School District 71 requires that all students and staff who take personal digital devices to school must sign a Responsible Use Agreement, and renew it annually. The document is similar to policies at most large businesses that provide computer equipment and access to the Internet. You can read it here.

But the district does not dictate to individual schools or teachers how or when students can use phones and other digital devices.

SD 71 Superintendent Dean Lindquist says this question is “Ultimately … left up to the schools/teachers to decide how best to integrate personal devices into their teaching.” He responded via email to a question about district technology policies.

The district has a stringent vetting process for apps and access to web sites, blocking access to specific sites and certain general types of web sites.

“Beyond the Responsible Use Agreement, school building administrators and classroom teachers regulate if and when a device can be used in the school or classroom,” Lindquist said in his email response.

A quick check of the handbooks of several district schools shows that educators are handling the issue quite differently.

High school policies

Students at G.P. Vanier must leave their digital devices turned off and in their lockers during school hours, unless they have teacher permission to do otherwise. Their handbook includes this section:

“I have the right to a learning environment free from distractions such as, iPods, mp3 players, cameras, cell phones, game boys or other personal electronic devices.

“I have the responsibility to keep my personal electronic devices at home or, if I bring them to school, off and secured in my locker during school hours. The only exception to this is when I have teacher permission during the class period.

“Why?

“Electronic devices can be distracting to student learning. Therefore I will ensure that my electronic device is turned off and out of sight during class time unless I have been given permission to use it for educational purposes. I may use them during non-class time (before school, recess, lunch, after school, etc.) unless directed otherwise by a staff member.”

At Mark R. Isfeld and Highland secondary schools, the policy is slightly different. From their handbooks (the wording is exactly the same):

“You are permitted personal phones, but they must be turned off during class time. If you receive calls or messages during class time you could lose the privilege of carrying your phone during the school day. Other electronic devices such as IPods are permitted, but may not be used during class time without permission from the subject teacher. Non-compliance could lead to the requirement that the device remain at home”

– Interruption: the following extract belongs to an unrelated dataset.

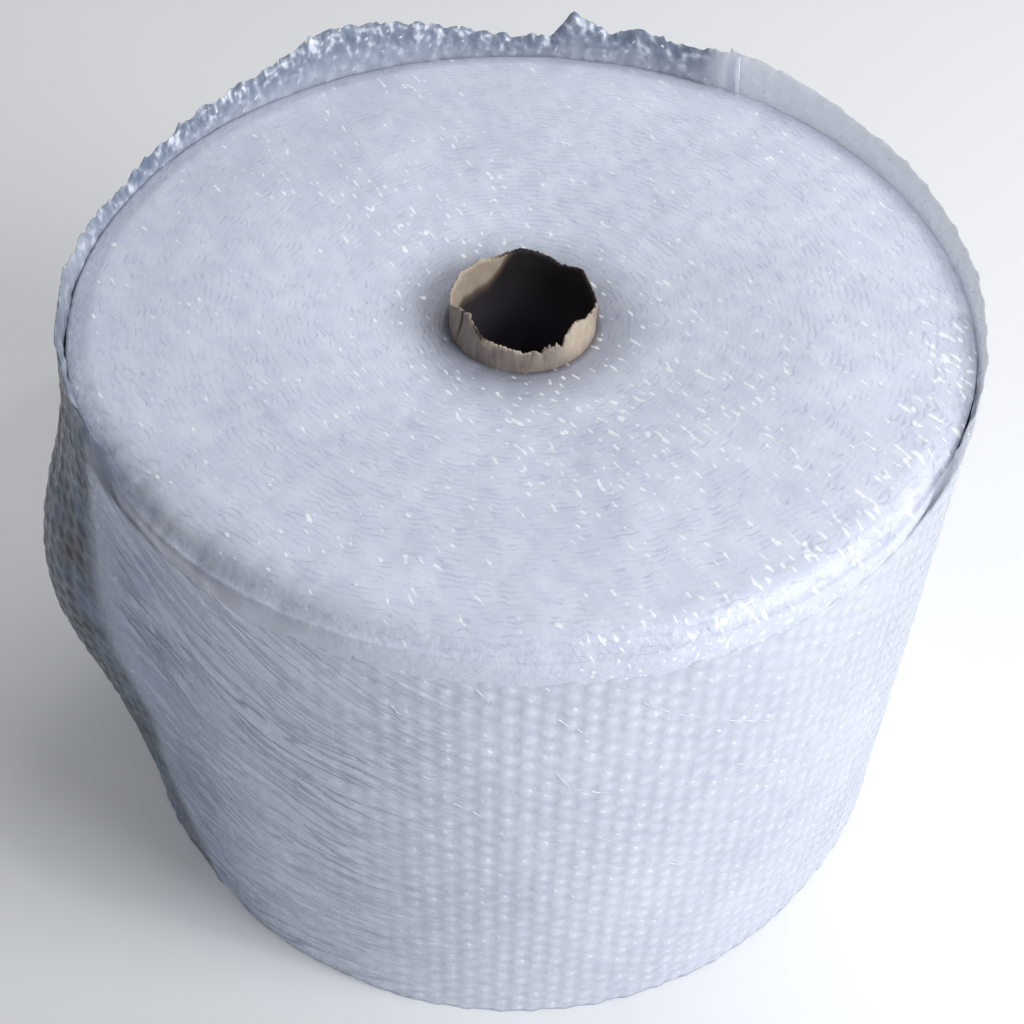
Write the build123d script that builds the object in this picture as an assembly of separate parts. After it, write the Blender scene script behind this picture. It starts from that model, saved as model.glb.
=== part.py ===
"""Bubble wrap roll, stood on one end: a web of small-bubble sheet wound on a paper core tube.

The web's turns are one solid. Its upper end is dished towards the core, because the inner turns have slid
down a little. The last turn is slack round the back and one side: it stands proud of the end face as a
ragged collar, bellies out into a pocket on the -X side, and ends in a free tail at the back.
The core's upper rim is torn, and pushed in where it was knocked.

+Z runs up the core. The origin is the centre of the core at the end that the roll stands on. Millimetres.
"""

from build123d import *
import os
from math import cos, exp, radians, sin

# Web and winding
web_width = 350.0  # width of the bubble sheet, which is the roll's height and the core's length
sheet_thickness = 4.0  # one layer of sheet with its bubbles full
turn_pitch = 3.4  # the same layer, squeezed by the winding
tight_radius = 238.0  # outside of the last turn where it starts
body_radius = 237.2  # outside of the turns under it, which a tight last turn sinks into

# Core tube
core_bore = 76.0
core_wall = 2.0
core_radius = core_bore / 2 + core_wall

# End face
dish_depth = 18.0  # how far the turns at the core have slid below the outer ones
dish_rim_radius = 205.0  # outside this the end face is level
shoulder_radius = 13.0  # rounding of the outer turns' upper edge

# Last turn
tail_azimuth = 60.0  # where the web ends, in degrees from +X towards +Y
slack_from, slack_to = -28.0, 212.0  # azimuths between which the last turn stands off the roll
slack_gap = 4.5
slack_ease = 14.0  # half of the degrees over which the slack opens and closes

# Pocket in the last turn
pocket_depth = 37.0
pocket_azimuth = 192.0
pocket_spread_back, pocket_spread_front = 38.0, 15.0  # degrees on either side of its deepest line
pocket_height = 190.0  # height of its deepest point
pocket_spread_up, pocket_spread_down = 95.0, 105.0

# Height of the last turn's ragged upper edge: (azimuth, height)
collar_edge = [
    (-40, 344), (-28, 346), (-18, 352), (-6, 357), (4, 361), (14, 361), (24, 364), (36, 365),
    (48, 369), (60, 372), (68, 367), (73, 371), (78, 366), (81, 372), (83.5, 378), (86, 361),
    (92, 359), (98, 363), (104, 370), (112, 376), (118, 379), (122, 380), (126, 372), (132, 368),
    (140, 364), (148, 361), (156, 356), (166, 356), (178, 361), (190, 365), (200, 362), (208, 354),
    (216, 347), (228, 343),
]  # fmt: skip
collar_front_height = 342.0  # the same edge round the front, where it lies on the shoulder

# Torn rim of the core: (azimuth, radius of the outer face there, height)
core_rim = [
    (0, 39.5, 350), (10, 39.5, 349), (18, 39.7, 347), (27, 40, 350), (35, 40, 353), (44, 40, 351),
    (58, 39.6, 348), (70, 39.4, 350.5), (84, 39.6, 353), (96, 40, 353.5), (110, 40, 350), (126, 40, 351),
    (138, 40, 348.5), (150, 40, 350), (167, 40, 347), (176, 39.6, 350.5), (188, 39.6, 348), (200, 38.8, 352),
    (212, 36.8, 353), (224, 36.5, 351), (238, 37.5, 349), (252, 38.8, 348), (266, 39.2, 345.5),
    (273, 39, 344), (280, 38.6, 346), (285, 38.2, 343.5), (291, 37.6, 347.5), (298, 36.8, 347),
    (308, 36, 351.5), (317, 36, 353.5), (327, 37, 354), (338, 38.6, 350.5), (350, 39.4, 351.5),
]  # fmt: skip
core_bend_height = 334.0  # above this the core's wall leans in to its rim
core_blank_height = 366.0  # height of the wall before its rim is torn away


def at(azimuth, radius, height=0.0):
    """A point in cylindrical coordinates, in degrees and millimetres."""
    return (radius * cos(radians(azimuth)), radius * sin(radians(azimuth)), height)


def ease(value, start, end):
    """0 before start, 1 after end, and a smooth step between them."""
    share = min(1.0, max(0.0, (value - start) / (end - start)))
    return share * share * (3 - 2 * share)


def bump(value, centre, spread_below, spread_above):
    """A smooth bump of height 1 at centre, wider or narrower on either side."""
    spread = spread_below if value < centre else spread_above
    return exp(-(((value - centre) / spread) ** 2))


def last_turn_radius(azimuth, height):
    """Outside radius of the last turn; azimuth runs from the turn's start to its tail."""
    laid = turn_pitch * (azimuth - tail_azimuth) / 360
    turned = azimuth - 360 if azimuth > 360 + slack_from - 2 * slack_ease else azimuth
    opening = ease(turned, slack_from - slack_ease, slack_from + slack_ease)
    closing = 1 - ease(turned, slack_to - slack_ease, slack_to + slack_ease)
    slack = slack_gap * opening * closing
    pocket = pocket_depth * bump(turned, pocket_azimuth, pocket_spread_back, pocket_spread_front)
    pocket *= bump(height, pocket_height, pocket_spread_down, pocket_spread_up)
    return tight_radius + laid + slack + pocket


def last_turn_outline(height, inset, steps=48):
    """Closed outline of the last turn at one height, with the step that the tail makes."""
    azimuths = [tail_azimuth + 360 * i / steps for i in range(steps + 1)]
    points = [at(a, last_turn_radius(a, height) - inset, height) for a in azimuths]
    return Wire([Edge.make_spline(points), Edge.make_line(points[-1], points[0])])


def last_turn():
    """The slack last turn as a wall one sheet thick, before its upper edge is made ragged."""
    top = max(height for _, height in collar_edge) + 6
    levels = [0.0, 45.0, 95.0, 145.0, pocket_height, 235.0, 285.0, 335.0, top]
    outside = Solid.make_loft([last_turn_outline(z, 0.0) for z in levels])
    inside = Solid.make_loft([last_turn_outline(z, sheet_thickness) for z in levels])
    return outside - inside


def above(edge, hub_height, reach, top):
    """Everything above a torn edge, as one faceted solid that fans out from the roll's axis.

    edge holds (azimuth, radius, height) all the way round, in order.
    """
    rim = [at(a, reach, hub_height + (z - hub_height) * reach / r) for a, r, z in edge]
    lid = [(x, y, top) for x, y, _ in rim]
    hub = (0, 0, hub_height)
    faces = [Face(Wire.make_polygon(lid, close=True))]
    for i, point in enumerate(rim):
        j = (i + 1) % len(rim)
        faces.append(Face(Wire.make_polygon([hub, point, rim[j]], close=True)))
        faces.append(Face(Wire.make_polygon([point, rim[j], lid[j], lid[i]], close=True)))
    return Solid(Shell(faces))


def wound_turns():
    """The tight turns with their dished end, revolved round the core."""
    shoulder = web_width - shoulder_radius
    dish = Edge.make_spline(
        [(core_radius, 0, web_width - dish_depth), (dish_rim_radius, 0, web_width)],
        tangents=[(1, 0, 0.16), (1, 0, 0)],
    )
    level = Edge.make_line(dish @ 1, (body_radius - shoulder_radius, 0, web_width))
    bend = (body_radius - shoulder_radius * (1 - cos(radians(45))), 0)
    bend = (*bend, shoulder + shoulder_radius * sin(radians(45)))
    corner = Edge.make_three_point_arc(level @ 1, bend, (body_radius, 0, shoulder))
    side = Edge.make_line(corner @ 1, (body_radius, 0, 0))
    foot = Edge.make_line(side @ 1, (core_radius, 0, 0))
    bore = Edge.make_line(foot @ 1, dish @ 0)
    section = Face(Wire([dish, level, corner, side, foot, bore]))
    return revolve(section, axis=Axis.Z)


def bubble_web():
    """All the turns as one solid: the wound ones, and the last one cut to its ragged collar."""
    edge = [(a, tight_radius, z) for a, z in collar_edge]
    gap = (collar_edge[0][0] + 360) - collar_edge[-1][0]
    front = [collar_edge[-1][0] + gap * share for share in (0.2, 0.4, 0.6, 0.8)]
    edge += [(a, tight_radius, collar_front_height) for a in front]
    tops = above(edge, web_width, 2 * body_radius, 2 * web_width)
    return wound_turns() + (last_turn() - tops)


def core_mouth(inset):
    """The leaning wall above the roll, shrunk by inset, before its rim is torn."""
    foot = Wire.make_circle(core_radius - inset, Plane((0, 0, core_bend_height)))
    points = [at(a, r - inset, core_blank_height) for a, r, _ in core_rim[::2]]
    rim = Wire([Edge.make_spline(points, periodic=True)])
    return Solid.make_loft([foot, rim])


def core_tube():
    """Spiral-wound paper tube with its torn, knocked rim."""
    outside = Solid.make_cylinder(core_radius, core_bend_height)
    bore = Solid.make_cylinder(core_bore / 2, core_bend_height)
    mouth = core_mouth(0.0) - core_mouth(core_wall)
    tops = above(core_rim, web_width, 2 * core_radius, core_blank_height + 20)
    return (outside - bore) + (mouth - tops)


os.makedirs("parts", exist_ok=True)
for name, part in {"bubble_web": bubble_web(), "core_tube": core_tube()}.items():
    export_step(part, f"parts/{name}.step")
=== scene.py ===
from math import cos, pi, radians, sin

import bpy
import numpy as np
from mathutils import Matrix, Vector
from mathutils.bvhtree import BVHTree


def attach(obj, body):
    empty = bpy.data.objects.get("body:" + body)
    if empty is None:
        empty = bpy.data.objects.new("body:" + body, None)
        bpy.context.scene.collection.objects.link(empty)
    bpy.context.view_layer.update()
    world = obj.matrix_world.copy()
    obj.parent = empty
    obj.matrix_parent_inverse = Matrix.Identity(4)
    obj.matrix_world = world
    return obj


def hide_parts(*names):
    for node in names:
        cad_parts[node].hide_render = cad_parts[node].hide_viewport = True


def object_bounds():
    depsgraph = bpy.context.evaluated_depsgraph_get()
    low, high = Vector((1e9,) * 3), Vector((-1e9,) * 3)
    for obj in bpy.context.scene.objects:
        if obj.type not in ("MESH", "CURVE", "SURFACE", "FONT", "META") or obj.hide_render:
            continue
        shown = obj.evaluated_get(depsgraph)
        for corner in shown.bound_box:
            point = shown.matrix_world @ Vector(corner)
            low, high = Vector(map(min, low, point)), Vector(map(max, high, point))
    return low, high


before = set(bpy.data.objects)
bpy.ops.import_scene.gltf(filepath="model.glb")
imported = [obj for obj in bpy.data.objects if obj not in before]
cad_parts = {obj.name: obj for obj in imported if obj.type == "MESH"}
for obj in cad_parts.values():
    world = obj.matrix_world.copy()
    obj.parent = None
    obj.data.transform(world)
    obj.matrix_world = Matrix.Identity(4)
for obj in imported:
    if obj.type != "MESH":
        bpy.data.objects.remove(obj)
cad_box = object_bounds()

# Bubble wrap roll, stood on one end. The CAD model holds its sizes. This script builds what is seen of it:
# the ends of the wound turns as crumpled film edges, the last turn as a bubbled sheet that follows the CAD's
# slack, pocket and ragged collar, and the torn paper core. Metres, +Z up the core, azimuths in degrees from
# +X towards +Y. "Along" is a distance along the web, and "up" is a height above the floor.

mm = 0.001

# Web and winding
web_width = 350 * mm
turn_pitch = 3.4 * mm
core_radius = 40 * mm
body_radius = 236.4 * mm  # outside of the turns under the last one
last_turn_radius = 241 * mm  # of the last turn where it is tight
shoulder_radius = 13 * mm  # rounding of the tight turns' upper edge
rim_cover = 3.6 * mm  # how far the turns' crumpled edges reach over the last turn where it is tight
tail_azimuth = 60.0  # where the last turn starts, and ends 360 degrees later
slack_from, slack_to = -28.0, 212.0  # the last turn stands off the roll between these azimuths
slack_ease = 14.0

# Bubble sheet
bubble_pitch = 11.4 * mm  # hexagonal, in upright columns
column_pitch = bubble_pitch * cos(radians(30))
bubble_radius = 5.3 * mm
bubble_height = 1.2 * mm  # what is left of it under the winding's tension
film_gap = 2.2 * mm  # from the inner face of the last turn to its outer one, between bubbles
steps_per_column = 4
steps_per_bubble = 4
fold_azimuth = 210.0  # about where the pocket's film folds back to the roll

# Sizes of the soft patches of colour
end_patch_size = 34 * mm
sheet_patch_size = 66 * mm

# Camera: where the eye stands, how far it looks down, and how far it is rolled
eye = Vector((-0.0032, -0.6834, 0.9271))
look_down = 47.606
camera_roll = 1.415
lens_mm = 58.11


# ---------------------------------------------------------------- helpers


def smooth(value, start, end):
    """0 before start, 1 after end, and a smooth step between them."""
    share = np.clip((value - start) / (end - start), 0.0, 1.0)
    return share * share * (3 - 2 * share)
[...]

Other Comox Valley schools

Cumberland Community School takes a more lenient approach. From their handbook:

“During class time, it is up to the teacher’s discretion if/when personal electronics are being used for educational purposes. We encourage teachers to have students’ access personal electronics to supplement their learning. However, students are not to text, call, message or email for non-educational purposes during class time. When a student is in breach of this they will have their phone sent to the office. For a first offence it will be returned at the end of the school day after meeting with a principal and reviewing the policy. For a second offence it will be returned to a parent when they come to pick it up and the policy will be reviewed with the parent. For a third offense it will be returned to the parent when they come to pick it up and the student will no longer be permitted personal electronics at school.”

And Huband Park Elementary School goes a step further in encouraging the use of digital devices. From their handbook:

“The school recognizes and encourages students to bring their own devices to school.

“Students are allowed to bring cell phones and electronics to school if they are used appropriately and when teachers have directed students to use them. Personal devices brought from home will not have areas blocked. These areas are not to be used by the students on school property, areas such: as Face Book, texting, video camera or camera, games that have shooting, gruesome or graphic images. There will be times when students will be asked to use the camera and video camera for certain projects but this needs to be supervised by the teacher.

“Students wanting to use their devices to communicate with friends and family during the school day must be approved by a staff member. Students will be asked to store personal devices brought from home safely on their person or in their backpacks and coats. The School will not be responsible for lost, stolen or damaged
devices.

“We encourage physical activity and social skills at break times: before school, recess and at lunch time. Therefore, students will be asked to put these devices away at these times.

“Teachers will have the authority to take these devices away from the students if they do not follow these rules. The device will be returned at a later date.”

Some parents and educators argue that phones in schools provide another level of safety for students. In the event of a crisis, such as a shooting or an earthquake, students can contact parents, ambulance services or law enforcement.

There will always be some students who break the rules and, with access to phones during classroom instruction, they can create distractions for other students. But phones can also provide access to learning opportunities that didn’t exist in the pre-digital environment.

Is it better than a student takes a smartphone picture of something a teacher has put on the blackboard, or to go through the process of writing it down?

There are no easy answers to this debate, but there’s no denying that smartphone and tablet technology has changed the dynamic in classrooms.